MetroPCS says 25% of its customers use smartphones
Executives defend its strategy, which includes offering prepaid plans with no lock-in, as the company posts disappointing second-quarter results.
MetroPCS' smartphone strategy is paying off, its president said today, after the company reported disappointing second-quarter results.
A fourth of MetroPCS' customers use smartphones already, and 38 percent of its customers are tied to a family plan, Chief Operating Officer Thomas Keys said during a conference call with analysts.
"The growth has been driven by increasing interest in smartphones," Keys said.
Keys' comments were a defense against questions raised by Wall Street over the company's customer growth and rate of turnover, which both left investors wanting. The company attributed the weakness to normal seasonal pressure and the continued weak economic environment.

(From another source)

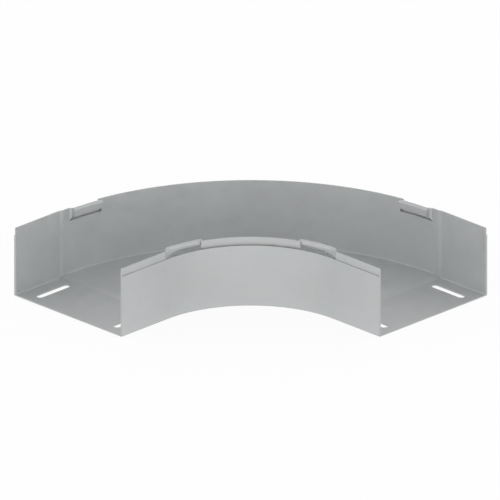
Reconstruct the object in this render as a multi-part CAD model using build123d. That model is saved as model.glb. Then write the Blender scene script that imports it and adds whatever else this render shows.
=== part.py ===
from build123d import *
import math
import os

# A flat ninety degree bend for a straight cable tray. Each end is a socket that the tray slides into,
# and the curve between them carries the cables on at the same level. Sizes are in millimetres.
# The model is drawn about the centre of curvature: one socket lies along -Y, the other along -X.

# Sheet and the tray that the bend joins
sheet = 0.8
bend_inside = 0.3
tray_width = 100.0
socket_play = 0.4
side_height = 50.0

# Plan of the bend
inside_radius = 80.0
socket_length = 45.0

# The outer skirt stops below the rim and leaves a single band of sheet
top_band = 5.5

# The rails step in where the socket ends, so that the tray's face runs on flush
joggle_step = 1.0
joggle_run = 2.5
joggle_lead = 0.4
joggle_radius = 0.6

# Feet of the rails and the floor plate that lies on them; its ends slope down to the sockets' floor
foot_width = 12.0
foot_setback = 4.0
plate_gap = 0.1
plate_crest = 2.2
plate_slope = 4.7
seam_fillet = 0.5

# Slots for the bolts that hold the tray
slot_length = 30.0
slot_width = 5.0
slot_edge = 13.4

# Hook tabs, lanced out of the rims just past each joint. Lengths run along the wall, and the starts are
# counted from the joint. The two walls differ.
outer_tab_start = 5.2
outer_rim_cut = 25.6
outer_window = 28.2
outer_hood = 25.1
inner_tab_start = 1.0
inner_rim_cut = 27.4
inner_window = 27.4
inner_hood = 27.2

# What both walls' tabs share; drops are counted from the rim
tab_ramp = 1.6
tab_inset = 1.3
window_drop = 9.5
rim_cut_drop = 4.0
hood_lead = 0.2
hood_reach = 3.5
hood_inner_leg = 5.4
hood_outer_leg = 3.0
web_drop = 9.0
web_knee_along = 2.4
web_knee_drop = 5.0
web_along = 8.5
eyelet_along = 7.6
eyelet_drop = 6.5
eyelet_radius = 1.45
eyelet_hole_radius = 0.65

# Worked out from the sizes above
bend_outside = bend_inside + sheet
half_socket = tray_width / 2 + socket_play
centre_radius = inside_radius + half_socket
skirt_height = side_height - top_band
floor_top = sheet
foot_top = floor_top + sheet
plate_top = foot_top + sheet
quarter = 90.0
overlap = 1.0
hair = 0.1

# Depths are measured across the tray from the socket's wall: outwards is positive
rail_out = sheet
skirt_out = 2 * sheet
curve_in = -joggle_step
curve_out = curve_in + sheet
inset_out = curve_out - tab_inset
inset_in = inset_out - sheet
hood_in = inset_out - hood_reach

# The two walls
OUTER = 1
INNER = -1
tab_start = {OUTER: outer_tab_start, INNER: inner_tab_start}
rim_cut = {OUTER: outer_rim_cut, INNER: inner_rim_cut}
window = {OUTER: outer_window, INNER: inner_window}
hood_length = {OUTER: outer_hood, INNER: inner_hood}
mirror_plane = Plane(origin=(0, 0, 0), z_dir=(1, -1, 0))


def radius_at(side, depth):
    """Distance from the centre of curvature of a face at this depth in one of the two walls."""
    return centre_radius + side * (half_socket + depth)


def angle_at(side, length):
    """Angle past the joint, in degrees, for a length along the curved wall."""
    return math.degrees(length / radius_at(side, (curve_in + curve_out) / 2))


def both_ends(shape):
    """A shape at the first joint, with its mirror image at the second."""
    return [shape, mirror(shape, about=mirror_plane)]


def swept(section, start=0.0, stop=quarter):
    """A section of the XZ plane turned about the centre of curvature from one angle to another."""
    return Rot(0, 0, start) * revolve(section, axis=Axis.Z, revolution_arc=stop - start)


def block_between(low, high, heights):
    """A rectangle of the section plane between two radii and two heights."""
    bottom, top = heights
    centre = ((low + high) / 2, (bottom + top) / 2)
    return Plane.XZ * Pos(*centre) * Rectangle(high - low, top - bottom)


def block(side, depths, heights):
    """The same between two depths in one of the walls."""
    low, high = sorted(radius_at(side, depth) for depth in depths)
    return block_between(low, high, heights)


def polygon(plane, points):
    """A closed flat face from a ring of points."""
    return plane * make_face(Polyline(*points, close=True))


# Base pan


def pan_section():
    """Floor and both skirts, folded from one sheet."""
    left = radius_at(INNER, skirt_out)
    right = radius_at(OUTER, skirt_out)
    middle = (left + right) / 2
    outline = Pos(middle, skirt_height / 2) * Rectangle(right - left, skirt_height)
    outline = fillet(outline.vertices().group_by(Axis.Y)[0], bend_outside)
    hollow_height = skirt_height - sheet + overlap
    hollow = Pos(middle, sheet + hollow_height / 2) * Rectangle(right - left - 2 * sheet, hollow_height)
    hollow = fillet(hollow.vertices().group_by(Axis.Y)[0], bend_inside)
    return Plane.XZ * (outline - hollow)


def pan_socket(section):
    """One straight end of the pan with its pair of slots."""
    socket = extrude(section, amount=socket_length, dir=(0, -1, 0))
    slot = Rot(0, 0, quarter) * SlotOverall(slot_length, slot_width)
    for side in (INNER, OUTER):
        place = Pos(radius_at(side, -slot_edge), -socket_length / 2, -overlap)
        socket -= place * extrude(slot, amount=sheet + 2 * overlap)
    return socket


def base_pan():
    section = pan_section()
    pan = swept(section)
    for socket in both_ends(pan_socket(section)):
        pan += socket
    return pan


# Bend floor plate


def plate_end(blank, reach):
    """One end of the plate, cut from a blank: it slopes down and lies flush on the pan's floor."""
    turn = math.atan2(plate_top - floor_top, plate_slope)
    kink = plate_crest + sheet * math.tan(turn / 2)
    heel = kink - (foot_top - floor_top) / math.tan(turn)
    points = [
        (reach, foot_top),
        (kink, foot_top),
        (heel, floor_top),
        (plate_crest - plate_slope, floor_top),
        (plate_crest, plate_top),
        (reach, plate_top),
    ]
    profile = make_face(Polyline(*points, close=True))
    profile = fillet(profile.vertices().sort_by_distance((plate_crest, plate_top))[0], bend_outside)
    profile = fillet(profile.vertices().sort_by_distance((kink, foot_top))[0], bend_inside)
    return blank & extrude(Plane.YZ * profile, amount=radius_at(OUTER, 0), dir=(1, 0, 0))


def bend_floor_plate():
    """The raised floor of the curve, lying on the rails' feet, with an end past each joint."""
    low, high = (radius_at(side, curve_in - plate_gap) for side in (INNER, OUTER))
    turn = angle_at(INNER, plate_crest + bend_outside)
    slab = swept(block_between(low, high, (foot_top, plate_top)), turn, quarter - turn)
    tall = block_between(low, high, (floor_top, plate_top))
    blank = swept(tall, 0, turn) + extrude(tall, amount=plate_slope, dir=(0, -1, 0))
    for end in both_ends(plate_end(blank, high)):
        slab += end
    return slab


# Side rails


def joggle_line(side, depth, shift):
    """One face of the rail in plan, from the socket's mouth to the joint."""
    stub = radius_at(side, depth)
    curve = radius_at(side, depth - joggle_step)
    first, second = joggle_radius, joggle_radius + sheet
    if depth > 0:
        first, second = second, first
    near = -joggle_lead + shift
    far = near - joggle_run
    points = [(stub, -socket_length), (stub, far), (curve, near), (curve, 0)]
    return FilletPolyline(*points, radius=[first, second])


def rail_socket(side):
    """The straight end of a rail, with its step and the seam along its foot."""
    turn = math.atan2(joggle_step, joggle_run)
    shift = sheet * math.tan(turn / 2)
    on_floor = Pos(0, 0, floor_top)
    tray_face = on_floor * joggle_line(side, 0, 0)
    back_face = on_floor * joggle_line(side, rail_out, shift)
    mouth = Line(tray_face @ 0, back_face @ 0)
    joint = Line(tray_face @ 1, back_face @ 1)
    plan = make_face([*tray_face.edges(), *back_face.edges(), *mouth.edges(), *joint.edges()])
    wall = extrude(plan, amount=side_height - floor_top, dir=(0, 0, 1))
    foot_edges = wall.edges().group_by(Axis.Z)[0]
    heel = [edge for edge in foot_edges if back_face.distance_to(edge.center()) < hair]
    wall = chamfer(heel, bend_inside)
    seam_length = socket_length - joggle_lead - joggle_run - joggle_radius
    seam = extrude(seam_section(side, 0, floor_top), amount=seam_length, dir=(0, -1, 0))
    return wall + Pos(0, seam_length - socket_length, 0) * seam


def seam_section(side, depth, height):
    """The small hollow fillet between a wall's tray side and the floor below it."""
    wall = radius_at(side, depth)
    toe = radius_at(side, depth - seam_fillet)
    top = height + seam_fillet
    root = radius_at(side, depth + sheet / 2)
    arc = RadiusArc((wall, top), (toe, height), side * seam_fillet)
    ring = Polyline((toe, height), (root, height), (root, top), (wall, top))
    return Plane.XZ * make_face([*arc.edges(), *ring.edges()])


def rail_curve(side):
    """The curved wall and the foot that is folded in under the floor plate."""
    wall = swept(block(side, (curve_in, curve_out), (floor_top, side_height)))
    setback = angle_at(side, foot_setback)
    foot = block(side, (curve_in - foot_width, curve_out - hair), (floor_top, foot_top))
    wall += swept(foot, setback, quarter - setback)
    crest = angle_at(side, plate_crest + bend_outside)
    return wall + swept(seam_section(side, curve_in, plate_top), crest, quarter - crest)


def hood_sections(side):
    """The hook's section, with a long leg on the tray side and a short one behind: filled, and hollow."""
    bottom = side_height - hood_inner_leg
    filled = block(side, (hood_in, inset_out), (bottom, side_height))
    filled = fillet(filled.vertices().group_by(Axis.Z)[-1], bend_outside)
    behind = (inset_in - hair, inset_out + overlap)
    filled -= block(side, behind, (bottom - overlap, side_height - hood_outer_leg))
    space = block(side, (hood_in + sheet, inset_in), (bottom - overlap, side_height - sheet))
    space = fillet(space.vertices().group_by(Axis.Z)[-1], bend_inside)
    return filled, filled - space


def hood(side):
    """The hood along the wall, closed at the end that faces the joint."""
    start = tab_start[side] + tab_ramp + hood_lead
    filled, hollow = hood_sections(side)
    shell = swept(hollow, angle_at(side, start), angle_at(side, start + hood_length[side]))
    return shell + swept(filled, angle_at(side, start), angle_at(side, start + sheet))


def ramp_block(side):
    """The wall turned in from its own face to the inset face, drawn in plan."""
    start = angle_at(side, tab_start[side])
    stop = angle_at(side, tab_start[side] + tab_ramp)
    corners = [(curve_in, start), (curve_out, start), (inset_out, stop), (inset_in, stop)]
    ring = []
    for depth, angle in corners:
        reach = radius_at(side, depth)
        ring.append((reach * math.cos(math.radians(angle)), reach * math.sin(math.radians(angle))))
    bottom = side_height - web_drop
    return extrude(polygon(Plane.XY.offset(bottom), ring), amount=web_drop, dir=(0, 0, 1))


def face_plane(side, length):
    """A plane on the inset wall at this length past the joint: X runs along the wall, Y is up."""
    angle = math.radians(angle_at(side, length))
    reach = radius_at(side, inset_out)
    outwards = Vector(math.cos(angle), math.sin(angle), 0)
    along = Vector(-math.sin(angle), math.cos(angle), 0)
    return Plane(origin=outwards * reach, x_dir=along, z_dir=outwards)


def web_pattern(side):
    """The ramp and web laid flat, from the tab's start. Only the inner wall's web has an eyelet."""
    shoulder = side_height - bend_outside
    under_hood = tab_ramp + hood_lead + sheet
    points = [
        (-overlap, side_height - web_drop),
        (0, side_height - web_drop),
        (web_knee_along, side_height - web_knee_drop),
        (web_along, side_height - hood_outer_leg),
        (web_along, shoulder),
        (under_hood, shoulder),
        (under_hood, side_height),
        (-overlap, side_height),
    ]
    pattern = make_face(Polyline(*points, close=True))
    if side == OUTER:
        return pattern
    eyelet = Pos(eyelet_along, side_height - eyelet_drop)
    neck_height = eyelet_drop - bend_outside
    neck = Pos(0, neck_height / 2) * Rectangle(eyelet_radius, neck_height)
    pattern += eyelet * (Circle(eyelet_radius) + neck)
    return pattern - eyelet * Circle(eyelet_hole_radius)


def hook_tab(side):
    """One hook tab: the ramp, the web and the hood."""
    web_start = tab_start[side] + tab_ramp
    web_stop = tab_start[side] + max(web_along, eyelet_along + eyelet_radius) + overlap
    shell = block(side, (inset_in, inset_out), (side_height - web_drop, side_height))
    web = ramp_block(side) + swept(shell, angle_at(side, web_start), angle_at(side, web_stop))
    middle = web_along / 2
    plane = face_plane(side, tab_start[side] + middle)
    cutter = extrude(plane * Pos(-middle, 0) * web_pattern(side), amount=hood_reach, both=True)
    return (web & cutter) + hood(side)


def rail_window(side):
    """What the lance takes out of the wall: the window, and the shorter cut through the rim above it."""
    depths = (curve_in - hair, curve_out + hair)
    bottom = side_height - window_drop
    start = tab_start[side]
    low = block(side, depths, (bottom, side_height - rim_cut_drop))
    full = block(side, depths, (bottom, side_height + overlap))
    opening = swept(low, angle_at(side, start), angle_at(side, start + window[side]))
    return opening + swept(full, angle_at(side, start), angle_at(side, start + rim_cut[side]))


def side_rail(side):
    rail = rail_curve(side)
    for socket in both_ends(rail_socket(side)):
        rail += socket
    for opening in both_ends(rail_window(side)):
        rail -= opening
    for tab in both_ends(hook_tab(side)):
        rail += tab
    return rail


# The row's origin is the middle of the plan's square, on the underside
plan_low = -socket_length
plan_high = radius_at(OUTER, skirt_out)
plan_middle = (plan_low + plan_high) / 2
to_row = Pos(-plan_middle, -plan_middle, 0)

parts = {
    "base_pan": base_pan(),
    "bend_floor_plate": bend_floor_plate(),
    "inner_side_rail": side_rail(INNER),
    "outer_side_rail": side_rail(OUTER),
}

os.makedirs("parts", exist_ok=True)
for name, shape in parts.items():
    placed = to_row * shape
    export_step(placed, f"parts/{name}.step")
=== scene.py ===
"""A galvanised cable tray bend on a white studio floor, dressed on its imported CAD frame.

Lengths are in metres. The CAD nodes keep their shapes, and the scene adds only finish, light, floor and camera.
"""

import math

import bpy
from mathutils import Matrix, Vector

MM = 0.001

# Camera, measured from the photograph, which shows no perspective
AZIMUTH = -45.0
ELEVATION = 22.77
AIM = Vector((13.83, 14.51, 25.0)) * MM
DISTANCE = 1.0
FRAME_WIDTH = 339.9 * MM
CLIP_END = 10.0

# Where the sheet's cut edges lie in the row frame, and the slope that still counts as level or upright
RIM_TOP = 50.0 * MM
SKIRT_TOP = 44.5 * MM
MOUTH = -113.7 * MM
HAIR = 0.02 * MM
LEVEL_NORMAL = 0.99
UPRIGHT_NORMAL = 0.01

# The studio: a bright horizon all round under a softer ceiling, over a white floor
HORIZON = 2.0
CEILING = 0.45
WHITE = (1.0, 1.0, 1.0, 1.0)
FLOOR_SIZE = 60.0
FLOOR_PAINT = (0.95, 0.95, 0.95, 1.0)
GLOW_SHARE = 0.9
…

MetroPCS earlier today reported a new profit of $84 million, or 23 cents a share, up from $80 million, or 22 cents a share, a year ago. Revenue rose 19 percent to $1.21 billion from $1.01 billion during the year-earlier period.
More importantly, investors looked at the number of net new customers added in the period. It added 199,000 customers, well below the 254,000 Wall Street had expected. The rate of turnover also increased to 3.9 percent, higher than the consensus estimate of 3.4 percent.

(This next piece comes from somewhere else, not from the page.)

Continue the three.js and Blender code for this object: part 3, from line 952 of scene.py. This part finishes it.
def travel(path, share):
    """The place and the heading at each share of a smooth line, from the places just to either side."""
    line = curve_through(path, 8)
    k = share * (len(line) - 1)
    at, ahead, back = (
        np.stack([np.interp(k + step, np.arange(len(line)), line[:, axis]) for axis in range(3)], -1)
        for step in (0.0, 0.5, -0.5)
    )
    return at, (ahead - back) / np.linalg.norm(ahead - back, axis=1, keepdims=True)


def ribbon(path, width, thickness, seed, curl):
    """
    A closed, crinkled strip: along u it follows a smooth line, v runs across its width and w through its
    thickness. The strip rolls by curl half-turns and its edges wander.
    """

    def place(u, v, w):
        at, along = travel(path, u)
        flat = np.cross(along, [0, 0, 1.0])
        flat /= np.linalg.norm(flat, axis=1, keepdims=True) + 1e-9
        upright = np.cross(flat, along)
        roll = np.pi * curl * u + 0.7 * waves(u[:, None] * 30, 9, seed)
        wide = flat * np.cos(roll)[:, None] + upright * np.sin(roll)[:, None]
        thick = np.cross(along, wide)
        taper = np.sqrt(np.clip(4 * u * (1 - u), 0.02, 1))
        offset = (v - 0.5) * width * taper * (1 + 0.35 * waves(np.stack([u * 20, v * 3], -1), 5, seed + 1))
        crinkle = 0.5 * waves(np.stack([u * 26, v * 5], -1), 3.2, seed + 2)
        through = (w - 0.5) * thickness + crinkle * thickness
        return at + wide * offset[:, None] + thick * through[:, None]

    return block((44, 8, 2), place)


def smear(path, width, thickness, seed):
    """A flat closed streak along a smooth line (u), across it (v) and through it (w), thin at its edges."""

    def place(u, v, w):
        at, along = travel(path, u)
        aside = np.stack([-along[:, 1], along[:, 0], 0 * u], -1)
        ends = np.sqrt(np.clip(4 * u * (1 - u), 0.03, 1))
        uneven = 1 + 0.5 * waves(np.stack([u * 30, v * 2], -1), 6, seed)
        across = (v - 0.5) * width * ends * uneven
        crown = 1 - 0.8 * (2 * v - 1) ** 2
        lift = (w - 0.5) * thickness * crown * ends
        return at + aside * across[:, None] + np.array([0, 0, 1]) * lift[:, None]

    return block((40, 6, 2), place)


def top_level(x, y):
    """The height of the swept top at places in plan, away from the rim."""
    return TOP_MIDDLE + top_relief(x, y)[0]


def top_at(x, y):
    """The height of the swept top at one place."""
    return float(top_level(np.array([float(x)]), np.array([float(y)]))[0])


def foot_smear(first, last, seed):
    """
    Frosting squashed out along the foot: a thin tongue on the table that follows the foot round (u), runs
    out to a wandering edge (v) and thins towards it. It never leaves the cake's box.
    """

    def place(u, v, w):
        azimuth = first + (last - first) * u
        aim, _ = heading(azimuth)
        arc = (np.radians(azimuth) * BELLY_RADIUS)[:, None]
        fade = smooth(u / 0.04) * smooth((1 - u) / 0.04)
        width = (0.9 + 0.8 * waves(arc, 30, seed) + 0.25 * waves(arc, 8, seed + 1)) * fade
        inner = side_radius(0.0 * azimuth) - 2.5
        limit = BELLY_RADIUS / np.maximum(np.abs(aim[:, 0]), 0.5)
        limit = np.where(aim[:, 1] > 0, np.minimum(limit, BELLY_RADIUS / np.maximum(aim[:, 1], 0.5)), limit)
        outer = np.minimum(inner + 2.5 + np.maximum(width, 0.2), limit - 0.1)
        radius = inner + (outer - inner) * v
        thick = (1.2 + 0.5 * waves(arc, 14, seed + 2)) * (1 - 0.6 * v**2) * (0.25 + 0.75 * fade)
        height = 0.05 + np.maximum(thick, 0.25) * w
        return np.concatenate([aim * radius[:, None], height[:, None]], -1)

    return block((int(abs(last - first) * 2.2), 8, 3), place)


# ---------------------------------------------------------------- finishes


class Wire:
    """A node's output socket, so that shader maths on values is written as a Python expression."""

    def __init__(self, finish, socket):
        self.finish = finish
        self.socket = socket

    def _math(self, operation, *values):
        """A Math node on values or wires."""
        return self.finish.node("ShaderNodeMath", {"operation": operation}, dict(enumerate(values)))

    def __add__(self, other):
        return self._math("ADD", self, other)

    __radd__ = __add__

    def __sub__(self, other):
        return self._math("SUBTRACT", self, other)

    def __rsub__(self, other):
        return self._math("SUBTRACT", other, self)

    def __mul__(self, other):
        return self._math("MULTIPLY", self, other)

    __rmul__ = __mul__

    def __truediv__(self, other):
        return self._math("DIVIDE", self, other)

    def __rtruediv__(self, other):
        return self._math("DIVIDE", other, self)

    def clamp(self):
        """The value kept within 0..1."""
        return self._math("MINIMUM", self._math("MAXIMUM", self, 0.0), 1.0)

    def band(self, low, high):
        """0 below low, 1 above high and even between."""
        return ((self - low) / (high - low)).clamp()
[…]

The turnover rate, also known as churn, is a particularly sensitive subject because its prepaid customers can leave at any time. The model is different from that of a traditional national carrier, which locks its customers to long-term contracts.
But Keys said the higher number of smartphones sold in the past few quarters would help alleviate the increase in customer turnover. Likewise, the higher number of family plan customers will also help. Keys said nearly half of all new customers have signed up for family plans. Carriers like family plans because members of the plan are tied to a single carrier, making it difficult for one to switch.
Also of concern is the uncertainty the company faces in the coming months. Executives warned that many of the pressures it has been facing will return in the third quarter.
"Management appears to have limited visibility regarding subscriber trends, thus increasing investor uncertainty," said Michael Nelson, an analyst at Mizuho Securities.